JUNEAU, Alaska - The call came at 2:52 a.m. Sunday.
"Mayday. Mayday. This is the Alaska Ranger ... . We are flooding, taking on water in our rudder room."
Within minutes two Coast Guard helicopters and a search plane lifted off while a cutter equipped a third helicopter headed for the doomed fishing vessel from different parts of Alaska, all converging on a location 120 miles west of Dutch Harbor in the Aleutian Islands.
Even with the immediate scramble, it still would take rescuers time to reach the crew, who had abandoned ship.
Nearly 2 1/2 hours.
That left 47 crew members clinging to life in an ice-cold sea and being bandied around by 20-foot water swells. Ultimately 42 of them were rescued by the Coast Guard and the Ranger's sister ship, the Alaska Warrior.
Bodies of four of the five crew members who died, including the captain, were recovered. Alaska State Troopers say the four were in the water, not life boats, for about six hours, and they died of hypothermia. One man was lost at sea.
Coast Guard officials say it was one of the largest rescue efforts in recent memory, but not a total success. One crew member fell out of the rescue basket as it was being hoisted up to a helicopter. No one is certain, but he may have been the crewman who was lost.
A Jayhawk helicopter was the first to arrive, and what flight commander Lt. Brian McLaughlin saw stunned him.

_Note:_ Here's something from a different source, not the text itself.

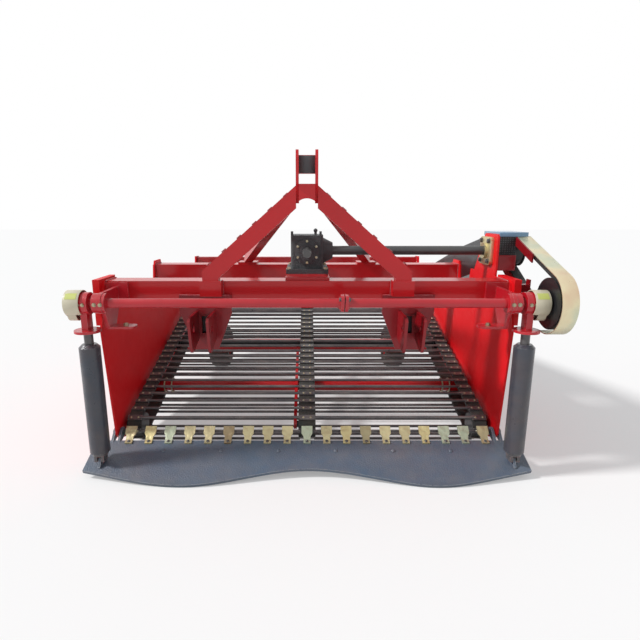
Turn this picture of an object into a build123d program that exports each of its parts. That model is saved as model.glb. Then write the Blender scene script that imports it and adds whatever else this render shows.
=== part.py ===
import os
from math import asin, atan2, cos, degrees, pi, radians, sin, sqrt, tan

from build123d import *

# A two-row potato digger carried on a tractor's three-point hitch, in millimetres.
# X is to the right as seen from the tractor, Y runs back along the machine, Z is up.
# The model is drawn about the machine's centre plane (x = 0), the front beam's front
# face (y = 0) and the ground (z = 0). It is moved to the middle of its floor when saved.

# Side plates
PLATE_GAP = 1630.0
PLATE_T = 8.0
PLATE_TOP = 775.0
PLATE_FRONT_Y = -78.0
PLATE_FRONT_Z = 590.0
PLATE_REAR_Y = 1735.0
PLATE_SKIRT = 22.0

# Cross beams
BEAM_H = 80.0
BEAM_D = 100.0
BEAM_WALL = 6.0
MIDDLE_BEAM_Y = 640.0
REAR_BEAM_Y = 1610.0
REAR_BEAM_SIZE = 50.0
REAR_BEAM_WALL = 4.0
REAR_BEAM_TOP = 728.0

# Hitch
LINK_SPAN = 825.0
LINK_PIN_Z = 600.0
LINK_PIN_Y = -105.0
LINK_PIN_BORE = 29.0
LINK_GAP = 60.0
BRACKET_LAP = 24.0
EAR_T = 11.0
MAST_HEIGHT = 610.0
TOP_PIN_Y = -40.0
TOP_PIN_BORE = 26.0
TOP_GAP = 62.0
LEG_WIDTH = 64.0
LEG_DEPTH = 40.0
LEG_FOOT_X = 383.0
STAY_SIZE = 40.0
STAY_WALL = 4.0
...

"As we approached the scene, we saw three strobe lights and we assumed those were rafts," McLaughlin said. "The scene was very grim.
"We got a little closer and there was a fourth light, then a fifth, and a sixth and the numbers just kept growing. The ocean was flashing at us over about a mile-long stretch."
By then, the Alaska Ranger could no longer been seen. It sank, within 15 minutes, making its way 6,318 feet to the sea floor. That's deep enough to stack the Statue of Liberty and its foundation atop one another 20 times over.
What remained were a stretch of crew in survival suits - some illuminated in small pods, others alone - and a series of life rafts holding fishing crew.
Another helicopter and a search plane were slowed by head winds, so it was up to the Jayhawk to perform the initial rescues while it waited for the Coast Guard cutter, Munro, and its Dolphin helicopter to arrive.
While McLaughlin surveyed the area, Petty Officer 2nd Class O'Brien Hollow prepared to drop into the unlit waters. Waiting for daylight that was still hours away was not an option if rescuers were to save as many as possible.
Attached to a steel cable, Hollow descended into the water littered with crew members to see who needed the most immediate attention. He placed 13 survivors one-by-one into a basket-like gurney. He stayed in the water watching as each was hoisted into the aircraft.
"We were moving 30 to 50 feet sometimes with the swell," Hollow said of the time he was in the water, trying to stay in sync with the helicopter pilot. "We moved left, right, north, south, east, west.
As the 33-year-old Hollow worked, neither the Munro nor the Alaska Warrior had arrived.
But once the cutter got to within 80 miles, it launched its rescue helicopter, the Dolphin, armed with four crew members, said Munro Capt. Craig Lloyd.
Within 10 minutes after the Dolphin took off and about three hours after the fishing vessel's mayday call, the Jayhawk approached the cutter with its first group of survivors.
The Jayhawk first tried to take them to the Warrior because the vessel arrived before the Munro, but the Warrior's deck was filled with fishing gear and covered with sheets of ice.
"In the end, it would have been too dangerous to lower them on board," McLaughlin said.
So the Jayhawk flew another 50 miles to the cutter, which was not equipped to have this size aircraft land, but, unlike the Warrior, it could accommodate a passenger transfer.
One by one, survivors found themselves again in baskets. They were lowered to the ship, greeted by two crew members, then escorted to a mess hall that received a quick conversion into a medical ward.
Survivors received attention in the ad-hoc emergency room, replete with heaters, bags of intravenous fluids, special sleeping bags to fight hypothermia and warm blankets fresh out a dryer.
In the meantime, the Warrior was able to rescue crew members from life rafts, and the helicopters were able to pluck the rest from the Bering Sea. And the rescue didn't come without some amount of sacrifice on the part of the Coast Guard crew. Petty Officer Third Class Abe Heller at one point remained in the water so there would be enough room on the helicopter for the survivors and to keep close tabs on three remaining crew members still in the water.
The captain of the Alaska ranger, Eric Peter Jacobsen, made certain his men had survival jackets before going overboard, according to second-hand reports from friends of crew members. The crew themselves were ordered not to talk to the media by the vessel's owner, the Seattle-based Fishing Company of Alaska.
The 42 survivors were ultimately returned to Dutch Harbor.